I could be wrong about this bunch, and I'd like to be...but then, I didn't vote Democratic because spending was my top priority.
Dan T,
In comparison to 1789. 😉
Eric the .5b,
Admittedly, the Democratic Party of the 70s and 80s was no great shakes when it came to fiscal responsibility.
That storyline is at last 15 years out of date.
Don't forget early 90s, joe.
That storyline is at last 15 years out of date.
If and when the Democrats, oh, submit a budget that's at least balanced, I'll be willing to grant that. Until then, I await evidence that they're not the same sort of spendthrifts who (excluding the term of one Republican Congress and one Democratic president) have consistently propelled the storyline for the last several decades.
It is encouraging that many advocates of limited government have found the benefit of divided government. Milton Friedman over the last several years has promoted divided government, and even the head of the Governmen Accoutability Office has seen divided government as the only hope for fiscal restraint.
Keeping the government divided after 2008 will be a challenge.

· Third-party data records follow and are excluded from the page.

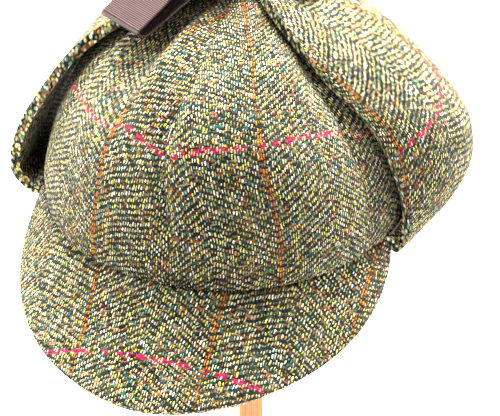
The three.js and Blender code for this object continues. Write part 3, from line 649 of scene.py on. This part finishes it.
def thicken(piece, thickness, rounding, segments=3, edge=None):
    """Gives a sheet its thickness, inwards from its outer face, and rounded edges. edge is their cloth."""
    solid = piece.modifiers.new("Thickness", "SOLIDIFY")
    solid.thickness = thickness
    solid.offset = -1
    solid.use_even_offset = True
    solid.use_quality_normals = True
    if edge is not None:
        piece.data.materials.append(edge)
        solid.material_offset_rim = 1
    bevel = piece.modifiers.new("Rounded edge", "BEVEL")
    bevel.width = rounding
    bevel.segments = segments
    bevel.limit_method = "ANGLE"
    bevel.angle_limit = math.radians(ROUNDED_FROM)


def declare_sheet(flat):
    """Gathers where a sheet's cut runs across and along, and does nothing more with it."""
    across = [place[0] for column in flat for place in column]
    along = [place[1] for column in flat for place in column]


def hat_place(sizes):
    """From the level hat to the one on the stand, which turns about the inside of its crown's top."""
    inside = sizes.crown_height - sizes.crown_cloth
    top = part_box("stand_head")[1].z + sizes.clearance
    seat = Vector((-sizes.shift - inside * math.sin(sizes.tilt), 0, top - inside * math.cos(sizes.tilt)))
    return Matrix.Translation(seat) @ Matrix.Rotation(sizes.tilt, 4, "Y")


def half_opening(sizes):
    """Half the width and half the length of the crown's rim, over the cloth."""
    return sizes.head_width / 2 + sizes.crown_cloth, sizes.head_length / 2 + sizes.crown_cloth


def crown_base(sizes, angle, rise):
    """A point of the smooth crown. angle in radians from the front towards +X, rise 0 at the rim."""
    half_width, half_length = half_opening(sizes)
    height = math.sin(math.radians(CROWN_TIP_ANGLE) * rise) ** (4 / (FRONT_FULLNESS + SIDE_FULLNESS))
    return Vector((
        half_width * math.sin(angle) * math.sqrt(1 - height ** SIDE_FULLNESS),
        -half_length * math.cos(angle) * math.sqrt(1 - height ** FRONT_FULLNESS),
        sizes.crown_height * height,
    ))


def crown_outward(sizes, angle, rise):
    """The way that the smooth crown faces there."""
    around = crown_base(sizes, angle + STEP, rise) - crown_base(sizes, angle - STEP, rise)
    up = crown_base(sizes, angle, min(1, rise + STEP)) - crown_base(sizes, angle, max(0, rise - STEP))
    return around.cross(up).normalized()


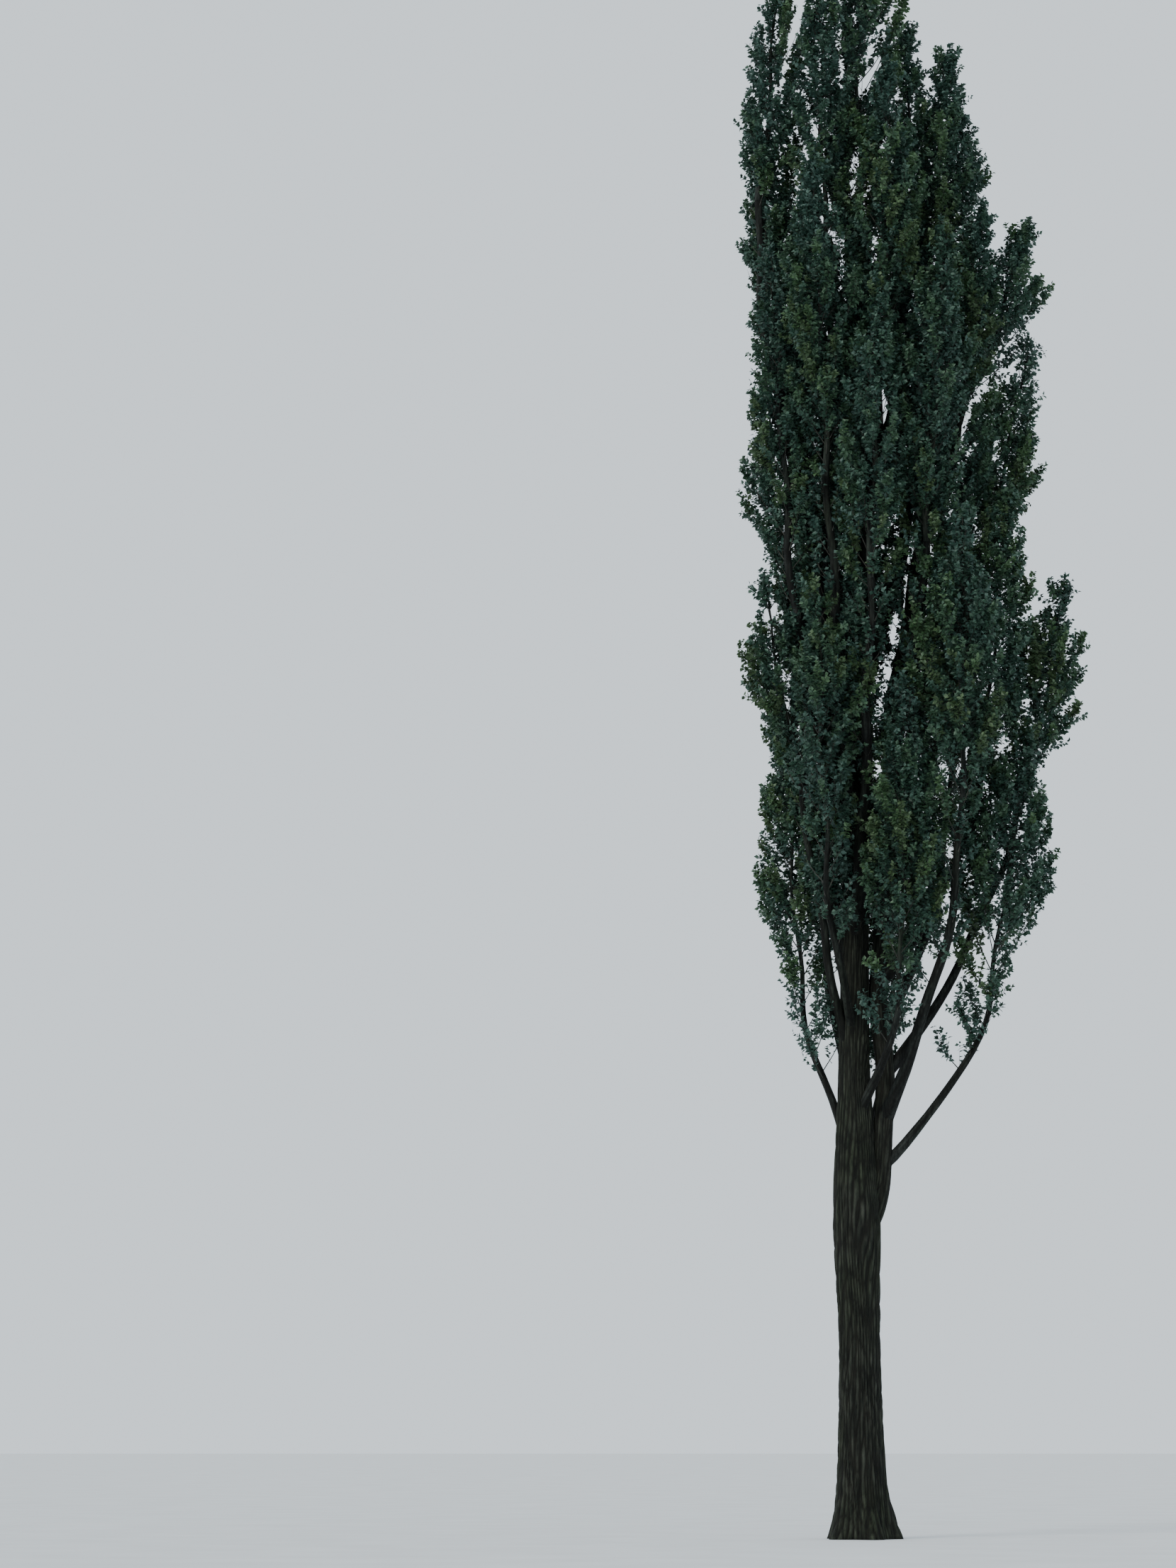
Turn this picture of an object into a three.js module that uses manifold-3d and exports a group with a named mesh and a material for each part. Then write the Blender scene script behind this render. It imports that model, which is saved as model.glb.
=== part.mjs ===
// A mature Lombardy poplar in full leaf: one straight trunk that forks into steep boughs, each of which
// carries a tall flame-shaped mass of foliage.
// Millimetres, +Z up. The origin is the middle of the flat cut under the trunk, at ground level.
// +X is the side of the crown that bulges furthest, -Y is the side that faces the viewer.
import * as THREE from 'three';
import { mergeVertices } from 'three/addons/utils/BufferGeometryUtils.js';
import Module from 'manifold-3d';

const wasm = await Module();
wasm.setup();

// Driving dimensions of the trunk
const TRUNK_TOP = 22900;
const TRUNK_RADIUS = 385;
const TRUNK_TIP_RADIUS = 62;
const TRUNK_TAPER = 1.15;
const TRUNK_LEAN = 0.0095;
const TRUNK_SWAY = 90;
const SWAY_HEIGHT = 30000;
const ROOT_FLARE = 200;
const FLARE_HEIGHT = 650;
const BUTTRESSES = 5;
const BUTTRESS_DEPTH = 0.16;
const FORK_SWELL = 100;
const FORK_HEIGHT = 5400;
const FORK_SPREAD = 1500;
const TRUNK_SIDES = 14;
const TRUNK_RINGS = 16;
const RINGS_LOW_DOWN = 1.7;

// Driving dimensions of the boughs
const BOUGH_RADIUS = 0.0105;
const BOUGH_LEAST_RADIUS = 50;
const BOUGH_TAPER = 0.5;
const BOUGH_START_SLOPE = 1.6;
const TIP_SLOPE = 0.5;
const KICK_HEIGHT = 850;
const COLLAR = 0.35;
const COLLAR_LENGTH = 420;
const WAVE = 45;
const WAVE_HEIGHT = 2600;
const BOUGH_SIDES = 5;
const SECOND_STEM_SIDES = 9;
const BOUGH_RING = 1300;

// Driving dimensions of the foliage
const STEM_TIP_RADIUS = 9;
const LEADER_THICKNESS = 0.8;
const FLAME_LOWNESS = 0.75;
const FLAME_FULLNESS = 0.6;
const CORE_SIDES = 6;
const CORE_RING = 750;
const TUFT_SHARE = 0.7;
const HOLLOW_SHARE = 0.5;
const TIP_SHARE = 0.1;
const TWIG_SPACING = 270;
const TWIG_RADIUS = 28;
const TWIG_RISE = 1.9;
const TWIG_STEP = 0.08;
const SHORTEST_TWIG = 0.35;
const FIRST_TWIG = 0.04;
const LAST_TWIG = 0.9;
const LEAF_LENGTH = 660;
const LEAF_WIDTH = 450;
const LEAF_THICKNESS = 16;
const LEAF_WIDEST = 0.42;
const LEAF_ROOT = 0.92;
const LEAF_TURN = 2.6;
const GOLDEN_ANGLE = THREE.MathUtils.degToRad(137.5);

// Clearances
const SEAT_GAP = 0.3;
const SEAT_DEPTH = 20;
const SPACE_MARGIN = 0.09;
const LIMB_MARGIN = 70;
const BOUGH_ROOM = 1.15;
const DRAW_IN = 0.92;
const SMALLEST_EDGE = 0.1;

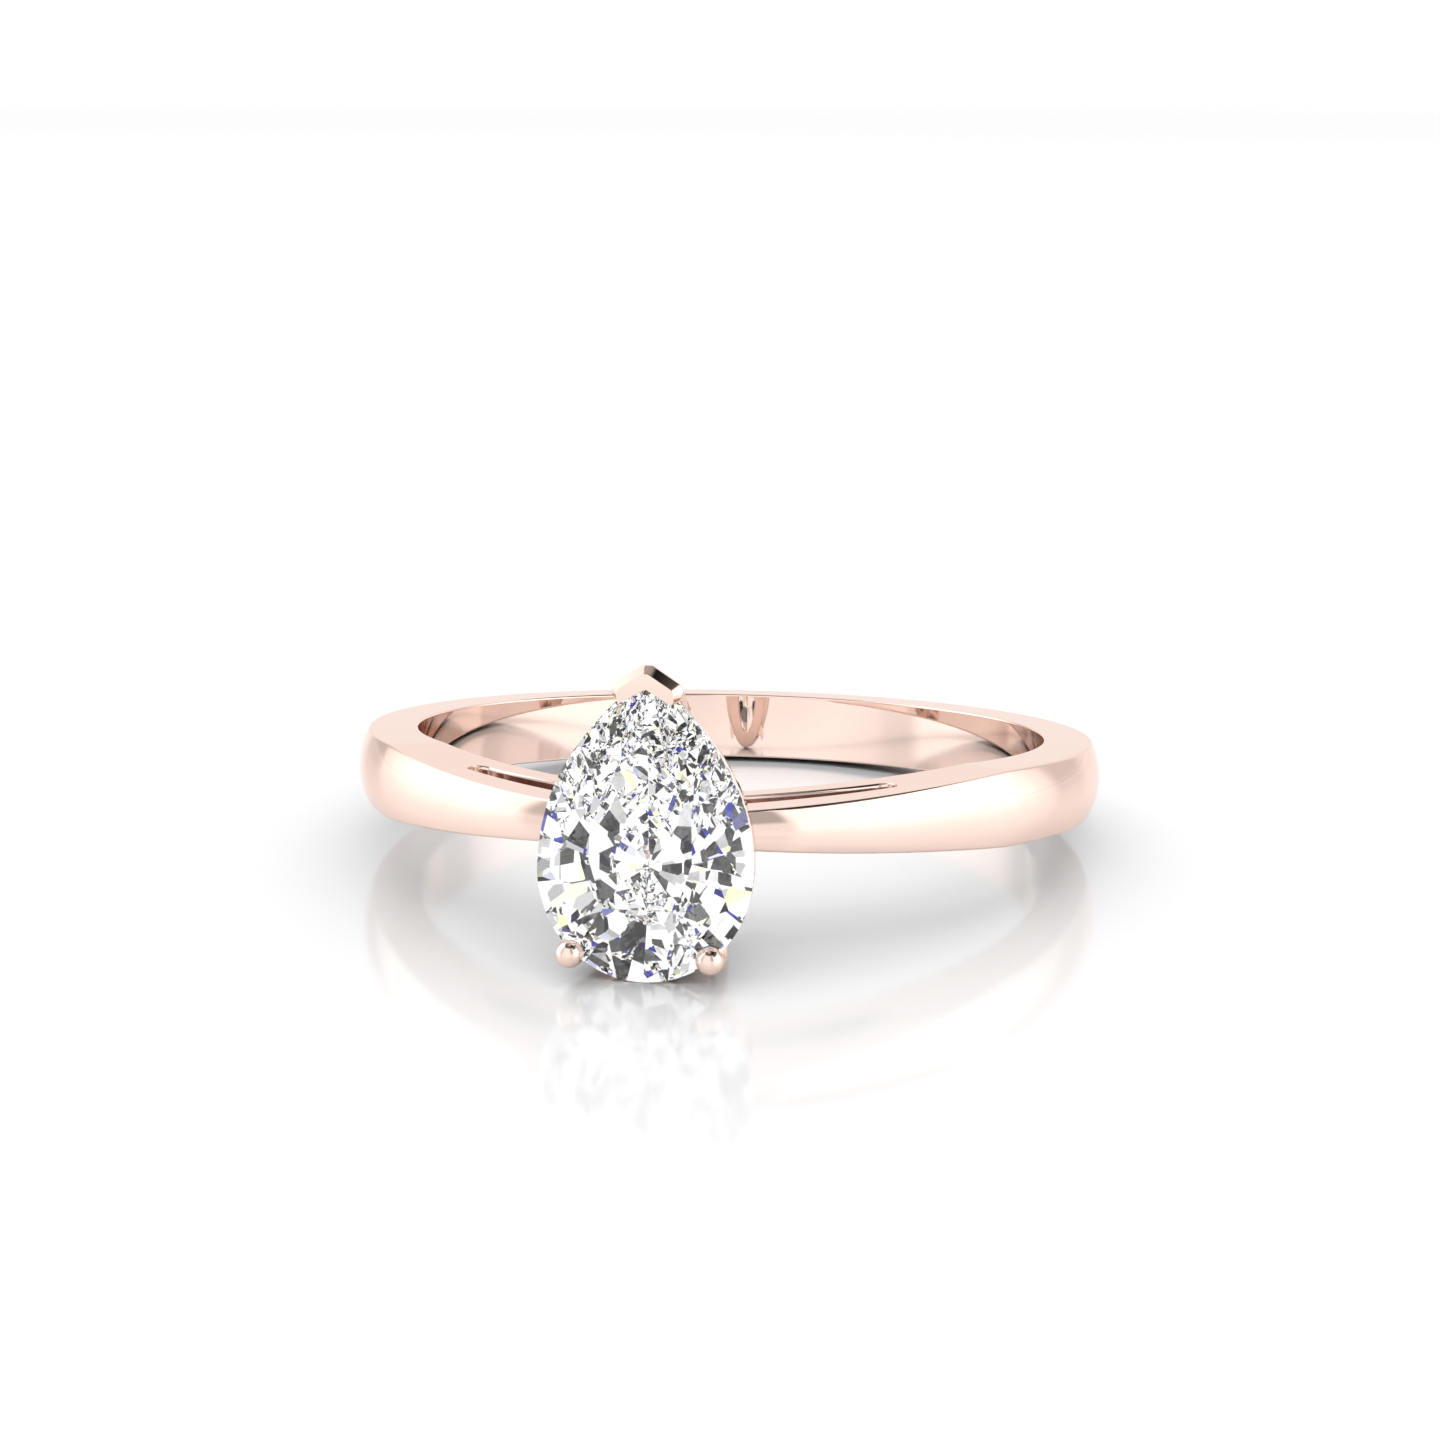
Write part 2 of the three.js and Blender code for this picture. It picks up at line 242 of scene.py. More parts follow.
def bridge_point(s, v):
    side = 1 if s >= 0 else -1
    if abs(s) <= 1:
        angle, high, soft = SLOT_TURN * abs(s), FINGER_RADIUS + BRIDGE_THICKNESS, BRIDGE_FILLET
    else:
        angle, high, _, soft = slot_walls(abs(s))
        soft *= BRIDGE_FILLET / SLOT_FILLET
    r, y = along(section(angle, FINGER_RADIUS, high, 0.0, BORE_FILLET, soft), v)
    return turned(r, side * angle, y)


SHANK_CUTS, BRIDGE_CUTS, ARM_CUTS, SLOT_END_CUTS, JOINT_CUTS = 300, 80, 40, 14, 6
slot_end_steps, joint_steps = even(1, 2, SLOT_END_CUTS), even(2, 3, JOINT_CUTS)
shank = skin("band_shank", even(SEAM, 2 * math.pi - SEAM, SHANK_CUTS), SECTION_STEPS, shank_point, RING)
arm_steps = even(0, 1, ARM_CUTS)[:-1] + slot_end_steps[:-1] + joint_steps
arm_left = skin("band_shoulder_left", arm_steps, SECTION_STEPS, arm_point(-1), RING)
arm_right = skin("band_shoulder_right", arm_steps, SECTION_STEPS, arm_point(1), RING)
half_bridge = slot_end_steps[1:-1] + joint_steps
bridge = skin(
    "band_under_bridge",
    [-s for s in reversed(half_bridge)] + even(-1, 1, BRIDGE_CUTS) + half_bridge,
    SECTION_STEPS,
    bridge_point,
    RING,
)

# ---- The pear outline ----


def pear(s, across=1.0, below=1.0, above=1.0, inset=0.0):
    """The outline at s: 0 is the round end, 1 the widest row on the right, 2 the tip and 4 the round end."""
    s %= 4
    side, s = (1, s) if s <= 2 else (-1, 4 - s)
    half = PEAR_HALF_WIDTH * across - inset
    low, high = PEAR_BELOW * below - inset, PEAR_ABOVE * above - TIP_STRETCH * inset
    if s <= 1:
        turn = s * math.pi / 2
        return side * half * math.sin(turn), WIDEST_ROW - low * math.cos(turn)
    rise = s - 1
    return side * half * (1 - rise**PEAR_POWER), WIDEST_ROW + high * rise


# ---- The stone ----

GIRDLE_TOP = GIRDLE_OUT + GIRDLE_THICKNESS / 2
GIRDLE_BOTTOM = GIRDLE_OUT - GIRDLE_THICKNESS / 2
TABLE_OUT = GIRDLE_TOP + CROWN_HEIGHT
HEART = Vector((0, WIDEST_ROW, GIRDLE_OUT))
RIM_STEPS = 96
RIM_TIP = RIM_STEPS // 2
# The table's corners on the right, from the round end to the tip, each with its stretch of the rim in steps.
# Three narrow facets run from a corner to its stretch, and a broad one fills each gap between two stretches.
TABLE_CORNERS = [
    ((0.86, -1.60), (6, 13)),
    ((1.18, -0.50), (18, 25)),
    ((1.14, 0.78), (29, 33)),
    ((0.90, 2.15), (36, 44)),
]
# The pavilion's tiers from the girdle to the culet: the outline's scale and the depth where each starts, and
# its number of facets.
PAVILION_TIERS = [(1.0, 0.0, 22), (0.68, 0.80, 14), (0.34, 1.56, 18), (0.0, PAVILION_DEPTH, 0)]
NEARBY = 0.2  # part of a step along the rim, which gives the rim's direction


def rim_point(k, z, scale=1.0):
    x, y = pear(4 * k / RIM_STEPS, scale, scale, scale)
    return Vector((x, y, z))


def plane(a, b, c):
    """The plane through three points, its normal pointing out of the stone."""
    n = (b - a).cross(c - a).normalized()
    d = n.dot(a)
    return (n, d) if n.dot(HEART) < d else (-n, -d)


def chords(apex, start, end, count, z):
    """Planes through one point and the chords of a stretch of the rim."""
    stops = even(start, end, count)
    return [plane(apex, rim_point(a, z), rim_point(b, z)) for a, b in zip(stops, stops[1:])]


def crown_planes():
    right = [(Vector((x, y, TABLE_OUT)), span) for (x, y), span in TABLE_CORNERS]
    left = [(Vector((-c.x, c.y, c.z)), (RIM_STEPS - b, RIM_STEPS - a)) for c, (a, b) in reversed(right)]
    stops = right + left
    planes = [(Vector((0, 0, 1)), TABLE_OUT)]
    first, (start, _) = stops[0]
    for (corner, (a, b)), (ahead, (c, _)) in zip(stops, stops[1:] + [(first, (start + RIM_STEPS, 0))]):
        planes += chords(corner, a, b, 3, GIRDLE_TOP)
        if b < RIM_TIP < c:
            # the two facets at the tip meet in a ridge
            planes += chords((corner + ahead) / 2, b, RIM_TIP, 1, GIRDLE_TOP)
            planes += chords((corner + ahead) / 2, RIM_TIP, c, 1, GIRDLE_TOP)
        else:
            planes.append(plane(corner, ahead, rim_point((b + c) / 2, GIRDLE_TOP)))
    return planes


def pavilion_planes():
    planes = []
    for tier, (scale, depth, count) in enumerate(PAVILION_TIERS[:-1]):
        below_scale, below_depth, _ = PAVILION_TIERS[tier + 1]
        for i in range(count):
            k = RIM_STEPS * (i + 0.5) / count
            on_rim = rim_point(k, GIRDLE_BOTTOM - depth, scale)
            beside = on_rim + rim_point(k + NEARBY, 0, scale) - rim_point(k - NEARBY, 0, scale)
            planes.append(plane(on_rim, beside, rim_point(k, GIRDLE_BOTTOM - below_depth, below_scale)))
    return planes


def girdle_planes(tuck=0.004):
    """Planes along the rim, drawn in by a hair so that the leaning stone stays clear of the floor."""
    stops = [rim_point(k, GIRDLE_OUT) for k in range(RIM_STEPS + 1)]
    upright = [plane(a, b, a + Vector((0, 0, 1))) for a, b in zip(stops, stops[1:])]
    return [(n, d - tuck) for n, d in upright]


STONE_PLANES = crown_planes() + pavilion_planes() + girdle_planes()


def face_corners(planes, reach=30.0):
    """The corners of every face of the convex solid that all the planes bound."""
    for i, (n, d) in enumerate(planes):
        a = n.orthogonal().normalized()
        b = n.cross(a)
        face = [n * d + a * reach * s + b * reach * t for s, t in ((1, 1), (-1, 1), (-1, -1), (1, -1))]
        for m, e in planes[:i] + planes[i + 1:]:
            kept = []
            for p, q in zip(face, face[1:] + face[:1]):
                hp, hq = m.dot(p) - e, m.dot(q) - e
                if hp <= 0:
                    kept.append(p)
                if hp * hq < 0:
                    kept.append(p + (q - p) * (hp / (hp - hq)))
            face = kept
            if not face:
                break
        yield from face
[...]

We should try to get a few Libertarians into Congress to make sure neither party has a majority.
Promoting fiscal discipline by electing a Democratic Congress is like promoting abstinence by putting a chastity belt on a hooker in a biker bar: it might happen, but it won't be for lack of trying.
Promoting fiscal discipline by electing a Democratic Congress is like promoting abstinence by putting a chastity belt on a hooker in a biker bar: it might happen, but it won't be for lack of trying.
It's more like interrupting the orgy in the bar by sending in a rival gang of thugs.
I'm amazed so many otherwise thoughtful observers, even including Milton Friedman, would conclude so much from the apparent correlation (and then only in fedgov; not so when you look at the states) between party-divided or party-united gov't and spending. I really think you have to look at the major spending programs, and then you'll see secular trends that had nothing to do with which party controlled what.
For example, the drug benefit was something for which pressure had been building since the demise of Hillarycare. Do you really think it would've been any cheaper, or delayed any longer, or that Bush Jr. would've vetoed it, had it been passed by a Democratic majority Congress? That time bomb just happened to go off on the Republicans' watch.
Also, the federal on-budget budget had gone into surplus -- a highly unstable situation which could've been met with by tax cuts or spending increases. We happened to get both out of this swing of the pendulum.